In our previous article, we elaborately went over how to use the Open High Low strategy to make consistent profits. Another strategy which gives good returns is the pivot trading strategy. Pivot points are mathematical levels plotted on a security’s graph to mark significant support and resistance levels. The underlying concept in this strategy that, when the stock’s price breaches any of the pivot levels, then it will continue to move in that direction.
How are the Pivot levels calculated?
Before we get into the details of how pivot levels are calculated, let’s talk about how it looks. There are seven lines which are plotted – the middle line is the basic pivot level around which the three resistance and three support levels are plotted. It would look something like this:
This is how the different levels are calculated:
Basic pivot level: This is the middle line and the level based on which further supports and resistances are calculated.
Calculation = [Daily High + Daily Low + Close]/3
Resistance 1: This marks the first level above the basic pivot level.
Calculation = [2 * Pivot Point] – Daily Low
Resistance 2: This is the second pivot level above the basic pivot level.
Calculation = Pivot Point + [Daily High – Low]
Resistance 3: This forms the final upper layer of the pivot points.
Calculation = Daily High + 2 * [Pivot Point – Daily Low]
Support 1: This is the first level below the basic pivot point.
Calculation = [2 * Pivot Point] – Daily High
Support 2: This is the second level of support that the stock will face when it’s price declines.
Calculation = Pivot Point – [Daily High – Daily Low]
Support 3: This is the final level of support in the pivot trading strategy.
Calculation = Daily Low – 2 * [Daily High – Pivot Point]
Calculating these points manually will definitely be cumbersome.
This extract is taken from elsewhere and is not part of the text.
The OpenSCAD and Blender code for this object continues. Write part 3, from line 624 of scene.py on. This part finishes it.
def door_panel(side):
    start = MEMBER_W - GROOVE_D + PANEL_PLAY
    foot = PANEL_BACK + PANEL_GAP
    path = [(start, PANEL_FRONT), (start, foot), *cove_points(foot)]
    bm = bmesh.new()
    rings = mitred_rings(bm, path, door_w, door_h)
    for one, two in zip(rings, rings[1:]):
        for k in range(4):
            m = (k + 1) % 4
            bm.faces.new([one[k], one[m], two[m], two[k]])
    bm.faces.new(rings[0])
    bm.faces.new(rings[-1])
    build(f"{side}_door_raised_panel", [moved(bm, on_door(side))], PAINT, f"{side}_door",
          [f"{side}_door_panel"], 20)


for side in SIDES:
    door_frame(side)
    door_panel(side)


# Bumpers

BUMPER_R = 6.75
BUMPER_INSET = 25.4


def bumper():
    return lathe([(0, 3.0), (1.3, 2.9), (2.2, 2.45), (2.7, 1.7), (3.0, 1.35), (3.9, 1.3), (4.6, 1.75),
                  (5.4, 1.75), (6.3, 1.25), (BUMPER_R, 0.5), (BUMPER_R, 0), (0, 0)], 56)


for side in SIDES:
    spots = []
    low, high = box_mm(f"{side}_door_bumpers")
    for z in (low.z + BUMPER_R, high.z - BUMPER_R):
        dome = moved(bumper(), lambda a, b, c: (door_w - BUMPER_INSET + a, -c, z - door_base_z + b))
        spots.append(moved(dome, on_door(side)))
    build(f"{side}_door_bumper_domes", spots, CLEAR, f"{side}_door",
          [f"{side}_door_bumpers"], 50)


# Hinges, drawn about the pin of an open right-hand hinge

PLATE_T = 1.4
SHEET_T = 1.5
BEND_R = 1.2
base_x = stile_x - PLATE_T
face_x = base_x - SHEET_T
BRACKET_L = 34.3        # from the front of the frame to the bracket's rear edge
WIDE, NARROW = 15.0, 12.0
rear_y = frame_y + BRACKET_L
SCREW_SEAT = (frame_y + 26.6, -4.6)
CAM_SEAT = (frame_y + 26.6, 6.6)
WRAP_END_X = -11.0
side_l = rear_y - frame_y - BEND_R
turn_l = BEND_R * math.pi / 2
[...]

For that reason and the accuracy of this trading system, trading platforms like Zebull come with inbuilt indicators which plot these levels for you. To make it easy for you to understand, they will be colour coded to mark the different levels. As and when the price of the stock breaches or bounces off these levels, you can take a call about its trend direction as well as where it can get support or resistance after that.
Pivot Level Breach
If the price of the stock hovers around the resistance of the stock for some time and breaches the R1 level with a good volume, then you can safely assume that it will make its way to the R2 level. And if it breaches even the R2 level, then the price will, in most cases, reach R3. Similarly, if the price breaches S1 with good volume, it will reach S2 and if it breaches S2, it will reach S3.
Pivot Level Bounce
What happens when a stock’s price is around R1 level but instead of breaching it, it bounces off R1 and heads south? This means that a small trend reversal has started and the price will find further support at the pivot point level. The same holds true for prices which turn around at the S2 or S3 levels. This also indicated that the price is consolidating but with sufficient traction and volume, you can definitely expect a breach.
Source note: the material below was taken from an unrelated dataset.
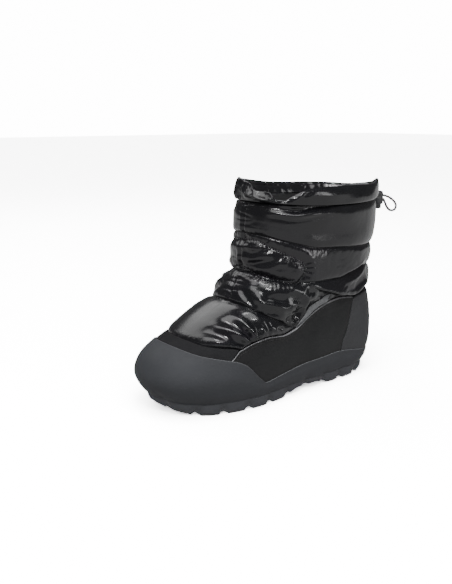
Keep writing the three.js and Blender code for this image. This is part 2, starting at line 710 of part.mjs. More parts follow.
function makeOverlays() {
  const seam = CLEARANCE;
  const quiltEdge = stop(above(quiltLine, -SEAM_DROP));
  const panelTop = (y) => (y < PANEL_FRONT ? -HEIGHT : sideLine(panelTopRows)(y));

  const stripLow = stop((y) => Math.max(tuckLine(y), above(panelTop, seam)(y)));
  const stripEnd = bandEnd(stripLow, quiltEdge, 0, SIDE_ANGLE);
  addPiece(
    "vamp_strip",
    overlay({
      low: stripLow,
      high: quiltEdge,
      from: -stripEnd,
      to: stripEnd,
      rows: 3,
      inner: onLast,
      thickness: () => STRIP_THICKNESS,
    }),
    finishes.softshell,
  );

  const panelLow = stop((y) => Math.max(tuckLine(y), above(counterTop, seam)(y)));
  const panelHigh = stop((y) => Math.min(panelTop(y) - seam, quiltLine(y) - SEAM_DROP));
  const panelFront = bandEnd(panelLow, panelHigh, SIDE_ANGLE, 0.02);
  const panelBack = bandEnd(panelLow, panelHigh, SIDE_ANGLE, Math.PI);
  const sides = [
    { name: "side_panel_outer", from: panelFront, to: panelBack },
    { name: "side_panel_inner", from: mirror(panelBack), to: mirror(panelFront) },
  ];
  for (const { name, from, to } of sides) {
    const geometry = overlay({
      low: panelLow,
      high: panelHigh,
      from,
      to,
      rows: 3,
      inner: onLast,
      thickness: () => PANEL_THICKNESS,
    });
    addPiece(name, geometry, finishes.nubuck);
  }

  const counterLow = stops.tuck;
  const counterHigh = stop(above(counterTop, -seam));
  const counterFront = bandEnd(counterLow, counterHigh, Math.PI, SIDE_ANGLE);
  const bulge = (angle, share) =>
    COUNTER_BULGE * Math.sin(Math.PI * share) * smoothStep(0.4, 0.95, -Math.cos(angle));
  addPiece(
    "heel_counter",
    overlay({
      low: counterLow,
      high: counterHigh,
      from: counterFront,
      to: mirror(counterFront),
      rows: 5,
      inner: onLast,
      thickness: (angle, share) => COUNTER_THICKNESS + bulge(angle, share),
    }),
    finishes.counter,
  );

  const tabLow = stop((y) => (y < PANEL_BACK ? quiltLine(y) : counterTop(y) + seam));
  const tabFront = bandEnd(tabLow, quiltEdge, Math.PI, SIDE_ANGLE);
  addPiece(
    "heel_tab",
    overlay({
      low: tabLow,
      high: quiltEdge,
      from: tabFront,
      to: mirror(tabFront),
      rows: 2,
      inner: onLast,
      thickness: () => TAB_THICKNESS,
    }),
    finishes.softshell,
  );
}

// The bare woven tape along the panel's edge, on the outer side only.
const TAPE = { front: 0.012, back: 0.118 }; // shares of LENGTH
function makeTape() {
  const low = stop(above(quiltLine, CLEARANCE));
  const high = stop(above(quiltLine, CLEARANCE + TAPE_WIDTH));
  const baffle = baffles.find(({ from }) => from === "throat");
  const onPuff = (angle, share, level) => {
    const start = stops.throat(angle);
    const part = (level - start) / (stops.ankle(angle) - start);
    return 2 * CURVED_CLEARANCE + puffAt(baffle, Math.min(Math.max(part, 0), 1), angle);
  };
  const place = (along) => {
    const shape = levelShape(low(SIDE_ANGLE));
    return angleAt((along - shape.front) / (shape.back - shape.front));
  };
  const geometry = overlay({
    low,
    high,
    from: place(TAPE.front),
    to: place(TAPE.back),
    rows: 5,
    inner: onPuff,
    thickness: () => TAPE_THICKNESS,
  });
  addPiece("side_tape", geometry, finishes.webbing);
}

// The collar: a gathered cuff that laps over the upper's top edge.
const rimLine = (y, angle) => through(rimRows, "turn", "up", angle / (2 * Math.PI)) * HEIGHT;
function makeCollar() {
  const gather = (angle) => GATHER_DEPTH * Math.sin(GATHERS * angle);
  const cuffEdge = stops.cuff;
  const seat = stop(above(upperTop, CLEARANCE));
  const rim = stop(rimLine);
  const profile = [
    { level: cuffEdge, offset: CURVED_CLEARANCE, wave: 0 },
    { level: cuffEdge, offset: CURVED_CLEARANCE + COLLAR_SKIRT, wave: 0.4 },
    { level: between(cuffEdge, rim, 0.3), offset: COLLAR_PROUD, wave: 1 },
    { level: between(cuffEdge, rim, 0.7), offset: COLLAR_PROUD * 0.9, wave: 1 },
    { level: between(cuffEdge, rim, 0.95), offset: COLLAR_PROUD * 0.4, wave: 1 },
    { level: rim, offset: -COLLAR_INSIDE * 0.2, wave: 0.8 },
    { level: between(cuffEdge, rim, 0.92), offset: -COLLAR_INSIDE * 0.8, wave: 0.6 },
    { level: between(cuffEdge, rim, 0.6), offset: -COLLAR_INSIDE, wave: 0.4 },
    { level: seat, offset: -UPPER_WALL, wave: 0 },
    { level: seat, offset: CURVED_CLEARANCE, wave: 0 },
  ];
  const rings = profile.map(({ level, offset, wave }) =>
    ringOf(roundAngles, level, (angle) => offset + wave * gather(angle)),
  );
  addPiece("collar", skin(rings, "joined"), finishes.nylon);
}

// The cord lock hangs behind the collar, upright, with its button below.
const collarBack = skinPoint(stops.cuff(Math.PI), Math.PI, COLLAR_PROUD);
const LOCK_SIDE = 8; // how far the lock hangs to the outer side
const LOCK_DROP = 5; // its middle below the cuff's lower edge
const LOCK_AWAY = 14.2; // its axis behind the collar
const lockMiddle = new THREE.Vector3(LOCK_SIDE, collarBack.y + LOCK_AWAY, collarBack.z - LOCK_DROP);
const slotHeight = CORD_SPACING + CORD_DIAMETER + 2 * CORD_CLEARANCE;
const slotWidth = CORD_DIAMETER + 2 * CORD_CLEARANCE;
const slotLength = 2 * LOCK_DIAMETER; // right through

function lathe(rows, sides) {
  const profile = rows.map(([radius, height]) => new THREE.Vector2(radius, height));
  return new THREE.LatheGeometry(profile, sides).rotateX(Math.PI / 2);
}

function makeLock() {
  const radius = LOCK_DIAMETER / 2;
  const buttonRadius = BUTTON_DIAMETER / 2;
  const barrel = toSolid(
    lathe(
      [
        [0, 0],
        [radius - LOCK_EDGE / 3, 0],
        [radius, LOCK_EDGE / 2],
        [radius, LOCK_LENGTH - LOCK_EDGE],
        [radius - LOCK_EDGE / 3, LOCK_LENGTH - LOCK_EDGE / 3],
        [radius - LOCK_EDGE, LOCK_LENGTH],
        [0, LOCK_LENGTH],
      ],
      LOCK_SIDES,
    ),
  );
  const bore = new THREE.CylinderGeometry(
    buttonRadius + CLEARANCE,
    buttonRadius + CLEARANCE,
    2 * (BUTTON_INSIDE + BUTTON_TRAVEL + CLEARANCE),
    LOCK_SIDES,
  ).rotateX(Math.PI / 2);
  const slot = new THREE.BoxGeometry(slotWidth, slotLength, slotHeight);
  slot.translate(0, 0, LOCK_LENGTH / 2);
  const body = fromSolid(barrel.subtract(toSolid(bore)).subtract(toSolid(slot)));

  const stem = toSolid(
    lathe(
      [
        [0, -BUTTON_STANDS_OUT],
        [buttonRadius - LOCK_EDGE / 3, -BUTTON_STANDS_OUT],
        [buttonRadius, -BUTTON_STANDS_OUT + LOCK_EDGE / 3],
        [buttonRadius, BUTTON_INSIDE],
        [0, BUTTON_INSIDE],
      ],
      LOCK_SIDES,
    ),
  );
  const forkBottom = (LOCK_LENGTH - slotHeight) / 2 - BUTTON_TRAVEL;
  const forkSlot = new THREE.BoxGeometry(slotWidth, slotLength, LOCK_LENGTH);
  forkSlot.translate(0, 0, forkBottom + LOCK_LENGTH / 2);
  const button = fromSolid(stem.subtract(toSolid(forkSlot)));

  for (const [name, geometry] of [
    ["cord_lock_body", body],
    ["cord_lock_button", button],
  ]) {
    geometry.translate(lockMiddle.x, lockMiddle.y, lockMiddle.z - LOCK_LENGTH / 2);
    addPiece(name, geometry, finishes.plastic);
  }
}

// The drawcord: out of the cuff, through the lock, round in a loop and back. Its points are
// places from the middle of the lock.
const cordPoints = [
  [2.4, -14.2, 7.4],
  [1.9, -12, 6],
  [1.1, -9.8, 4],
  [0.4, -7.4, 2.2],
  [0, -4, 1.7],
  [0, 1, 1.7],
  [0, 6, 1.7],
  [0, 10, 1.5],
  [0.1, 15, 0.4],
  [0.3, 20, -1.6],
  [0.5, 25, -4.4],
  [0.7, 29, -7.8],
  [0.6, 31.2, -11.8],
  [0.2, 30, -15.5],
  [-0.4, 26, -16.8],
  [-0.8, 21, -15.4],
  [-0.7, 16.5, -11.4],
  [-0.4, 13, -6.8],
  [-0.1, 10, -3],
  [0, 6, -1.7],
  [0, 1, -1.7],
  [0, -4, -1.7],
  [-0.6, -7.4, -0.8],
  [-1.6, -9.8, 1.4],
  [-2.4, -12, 4.2],
  [-2.8, -14.2, 6.2],
];
function makeCord() {
  const points = cordPoints.map((point) => new THREE.Vector3(...point).add(lockMiddle));
  const path = new THREE.CatmullRomCurve3(points);
  const section = new THREE.Shape();
  section.absarc(0, 0, CORD_DIAMETER / 2, 0, 2 * Math.PI);
  const geometry = new THREE.ExtrudeGeometry(section, {
    steps: 34,
    curveSegments: 4,
    extrudePath: path,
  });
  addPiece("draw_cord", geometry, finishes.cord);
}

// The origin is on the floor under the middle of the boot, its cord and lock left out.
function centre() {
  const box = new THREE.Box3();
  for (const piece of boot.children) {
    if (!piece.name.includes("cord")) box.expandByObject(piece);
  }
  const middle = box.getCenter(new THREE.Vector3());
  boot.position.set(-middle.x, -middle.y, 0);
}

makeOutsole();
makeCupSole();
makeInsole();
makeUpper();
makeOverlays();
makeTape();
makeCollar();
makeLock();
makeCord();
centre();

export default boot;
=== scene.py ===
"""Dresses the apres ski boot: quilted nylon upper, matte panels, rubber cup sole, drawcord.

Working sizes are millimetres on the boot's own last, which the frame's solids follow, and turn
into metres as each mesh is made.
"""

from __future__ import annotations

import logging
import math
from dataclasses import dataclass, field
from enum import Enum
from typing import Callable, NamedTuple, Sequence

import bmesh
import bpy
import numpy as np
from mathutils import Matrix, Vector
from mathutils.bvhtree import BVHTree

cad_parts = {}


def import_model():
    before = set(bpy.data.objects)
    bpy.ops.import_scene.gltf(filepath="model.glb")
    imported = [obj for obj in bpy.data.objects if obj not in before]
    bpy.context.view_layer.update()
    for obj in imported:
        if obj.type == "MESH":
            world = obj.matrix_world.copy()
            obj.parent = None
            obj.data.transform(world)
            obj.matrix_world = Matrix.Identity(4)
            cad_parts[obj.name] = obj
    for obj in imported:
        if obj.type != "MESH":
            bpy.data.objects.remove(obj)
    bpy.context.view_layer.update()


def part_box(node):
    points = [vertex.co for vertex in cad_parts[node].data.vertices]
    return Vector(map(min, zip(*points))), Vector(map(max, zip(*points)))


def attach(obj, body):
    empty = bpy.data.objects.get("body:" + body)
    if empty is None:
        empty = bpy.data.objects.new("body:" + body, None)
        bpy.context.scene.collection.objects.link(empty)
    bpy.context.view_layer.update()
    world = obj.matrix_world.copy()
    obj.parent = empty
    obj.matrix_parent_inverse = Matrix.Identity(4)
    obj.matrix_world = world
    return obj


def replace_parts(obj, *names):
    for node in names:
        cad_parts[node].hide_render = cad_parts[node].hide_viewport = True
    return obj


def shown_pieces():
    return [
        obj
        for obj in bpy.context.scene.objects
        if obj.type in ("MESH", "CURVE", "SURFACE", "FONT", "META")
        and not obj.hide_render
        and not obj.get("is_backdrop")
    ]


LOG = logging.getLogger("apres_ski_boot")

Array = np.ndarray
Line = Callable[..., Array]
Range = tuple[float, float]
Colour = tuple[float, float, float]

MM = 0.001
ORIGIN = np.array([0.2966, 1.6501, 0.0])  # from the last's own zero to the frame's origin
TURN = 2 * math.pi

LENGTH = 296.0
HEIGHT = 212.0
HALF_BALL = 56.0
END_ROUNDNESS = 2.35
STATION_BALL, STATION_WAIST, STATION_HEEL = 0.28, 0.6, 0.85
CURVE_REACH, ARCH_REACH = 0.45, 0.22
LEVEL_WALLS = (1.5, 4.0)
TOP_LEVEL = 17.0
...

Important points to keep in mind while trading with Pivot levels
- False Breakouts
Like with any other breakout strategy, you need to be wary of false breakouts in this strategy as well. A breakout is considered false if the price is not able to sustain a pivot level breach. There are a few things you can do to eliminate falling for false breakouts. Make sure that the breach happens with sufficient volume. However, always keep in mind that no strategy is perfect and even with a good volume, a breakout might not sustain because of institutional buying or selling in the opposite direction.
While trading with pivot points, it is important to trial your stoploss if the breakout is happening across multiple levels in a single direction. For long calls, the recommended stoploss is the preceding pivot level. For short calls, the stoploss can be placed on the pivot levels preceding the breakout. Please note that the price of a stock generally moves around pivot levels for sometime before breaching it or bouncing off it. So, it is advised to place the stoploss slightly below the supports for long calls and above the resistance for short calls.
- Time Frame
The recommended time frame for this strategy is fifteen minutes. Any time frame lesser than this could lead to multiple false breakouts. Any time frame greater than that will make it a positional or swing trading system which can reduce the returns the system can give.
From this detailed explanation, you can see that the Pivot trading strategy is easy to understand and implement even for novice traders. It is also an accurate system which gives good capital appreciation if it is followed with discipline over several years. Happy trading!